Like the slugburger, ACE was born out of Depression-Era ingenuity. During this time, America met a multitude of challenges with creativity and resourcefulness. ACE founders knew that access to electricity was essential for rural Americans in these times. We had to think outside of our immediately visible parameters, much like the creator of the slugburger, John Weeks, did. According to What’s Cooking America, Weeks was inventive from the start. Before creating slugburgers, Weeks sold regular hamburgers from a moveable building that was six feet wide and twelve feet long. Constructed using two bicycle wheels, it only had enough room for one person to stand in it at a time.

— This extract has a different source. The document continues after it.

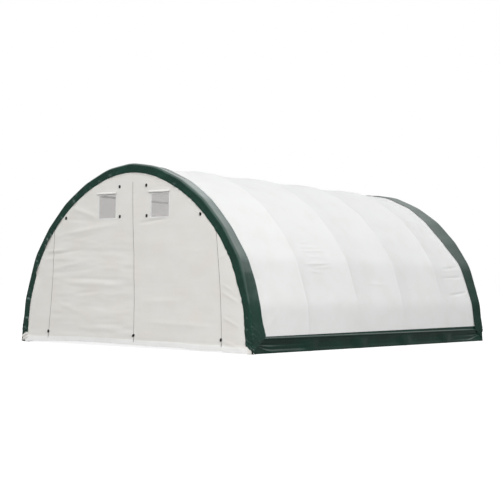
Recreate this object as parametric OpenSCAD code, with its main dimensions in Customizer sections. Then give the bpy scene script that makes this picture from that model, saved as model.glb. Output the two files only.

Of course, ACE ultimately found ways to extend electric services without adding potatoes or putting any buildings on wheels. Though, it still required some innovative thinking from several Corinth community leaders, including Ben Liddon, a Corinth banker, and Dolphus “Dee” Crow, a farmer. They wanted to help their local economy by bringing power to Alcorn County. At a time where money was as scarce as food and electricity, this was no easy task.
That didn’t stop Corinth from finding a solution. When the Tennessee Valley Authority started producing cheap hydroelectric power, Corinth seized the opportunity to work with them, thereby garnering community support and future government funding for their mission. The result was the Alcorn County Electric Power Association, America’s first rural cooperative, and it’s one reason why electricity is no longer an unattainable luxury in our country.
Innovation and hard work got us where we are today, and the same is true for slugburgers. Celebrate this weekend by knowing that you’re celebrating more than just a fried hamburger. The Slugburger Festival is so much more than that. It’s a celebration of resourcefulness, innovation, creativity, and tough skin — but not snail skin. With an amateur eating contest, a car show, a beauty pageant, and all the delicious slugburgers you can eat, you don’t want to miss a moment of this historic local tradition, and neither do we.